Black Lives Matter
For this episode’s transcript, click here.
Our mission at the Prindle Institute for Ethics is to foster ethics education, dialogue, and research. We spend our days discussing questions that expand our understanding of morality, our own values, and the values of the communities we live in.
Sometimes these questions are abstract and help us clarify what sorts of values we think are most important. Would you sacrifice one person on a trolley track to save five on another track? Most of the time, though, we discuss questions raised by real-world problems. In 2020, our nation faces an overwhelming number of ethical questions.
The questions we face as a nation relating to police violence and use of excessive force are not abstract. They are urgent. Some of these questions raise difficult moral dilemmas for which the answers are not clear. How much power should police have? What is the role of a police force in a just society? To answer these questions, oh, The answers to these questions are not easy to find, and we will continue in the work of figuring out the moral answer for as long as it takes.
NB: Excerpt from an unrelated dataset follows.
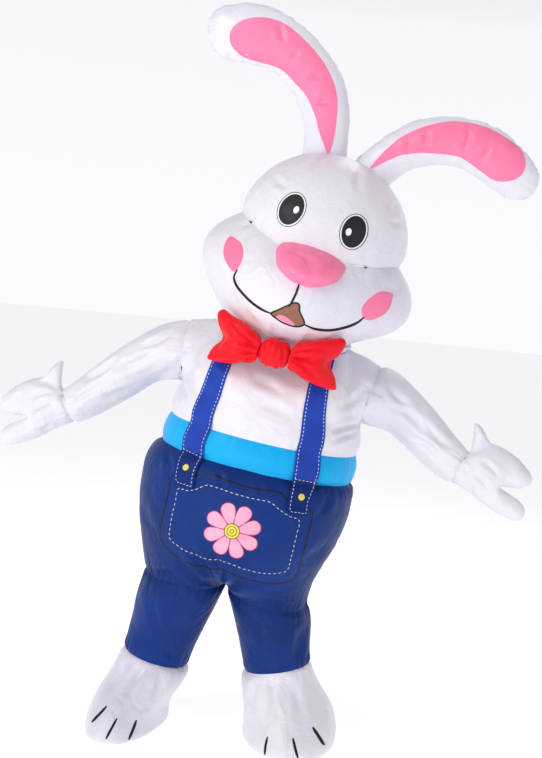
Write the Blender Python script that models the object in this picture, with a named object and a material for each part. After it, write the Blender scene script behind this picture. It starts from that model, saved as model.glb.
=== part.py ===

However, we also face issues that are not in question, that are not up for debate. They are deeply concerning to our Institute because the point of ethics education (and higher education generally) is to help sustain a free democracy and a just society. Those of us at the Prindle Institute and anyone working in higher education should never lose sight of that purpose, and when our country seems to fail in that purpose, we should not be silent. There are unequivocal statements of value that we can make:
Black lives matter.
Americans’ rights are being violated by some of the very people who are appointed to safeguard those rights. We extend our deepest condolences to the families of Mr. Arbery, Mr. Floyd, Ms. Taylor, and to the victims of unjust violence everywhere.